The $18.7-million grant is part of a cooperative agreement between the University of Michigan and the National Institute of General Medical Sciences, which has programmatic oversight of the National Centers for Biomedical Computing, the National Institute on Drug Abuse, and the National Library of Medicine.
"At Michigan and with collaborators around the country, we are developing experimental, computational, and clinical tools to make progress toward predictive, personalized,and preventive (P3) health care for better patient outcomes and a more cost-effective healthcare system," says Gilbert Omenn, M.D., Ph.D., professor of internal medicine, human genetics, and public health.
The NCIBI will start work on four driving biological problems – prostate cancer, bipolar depression, diabetes type I and diabetes type II. Researchers need new tools to understand the genetic, metabolic and clinical heterogeneity of these diseases. In order to mine and assimilate the wide range of available data and text information, investigators need sophisticated, yet user-friendly, computational means to generate insightful models of disease processes. NCIBI will create, test and deploy these tools for use by NIH researchers nationwide.
The interdisciplinary, collaborative team assembled at the NCIBI has remarkable breadth and depth of talent to address the challenges of data integration from molecular biology and clinical diseases. Spanning the University of Michigan Medical School, College of Engineering, and School of Information as well as seven internationally known collaborating organizations, the NCIBI team members represent a rich diversity of U-M and national leaders in the areas of bioinformatics, systems biology, computational architecture, database technology, ontologies and natural language processing, human computer interfaces, machine learning, computational anatomy, image analysis, genetics, medicine, and public health.
As emphasized by David States, M.D., Ph.D., professor of bioinformatics and human genetics, and by H.V. Jagadish, Ph.D., professor of electric engineering and computer science, "Another interdisciplinary strength will be linkage with the University of Michigan and other research libraries with outstanding digital capabilities."
Drs. Athey, Jagadish, Omenn, and States are NCIBI senior scientific directors. A. Christyne Bliton is the NCIBI program manager.

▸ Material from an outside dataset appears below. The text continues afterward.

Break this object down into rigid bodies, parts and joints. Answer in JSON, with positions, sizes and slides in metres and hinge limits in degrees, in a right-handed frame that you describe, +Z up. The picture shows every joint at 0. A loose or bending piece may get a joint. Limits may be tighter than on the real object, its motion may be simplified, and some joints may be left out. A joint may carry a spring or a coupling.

The State of Michigan-funded Michigan Center for Biological Information, part of the Michigan Technology Tri-Corridor Core Technology Alliance, has provided essential support for the research and development work necessary to launch the National Center. The CTA is a publicly-funded collaborative network of advanced technology facilities in genomics, proteomics, protein structure, and informatics serving Michigan researchers affiliated with universities, private research institutes, and biotechnology or pharmaceutical firms, as well as clients outside the State of Michigan. MCBI's goals are to help advance biological research and technology and create jobs in research and industry in Michigan through promotion of bioinformatics.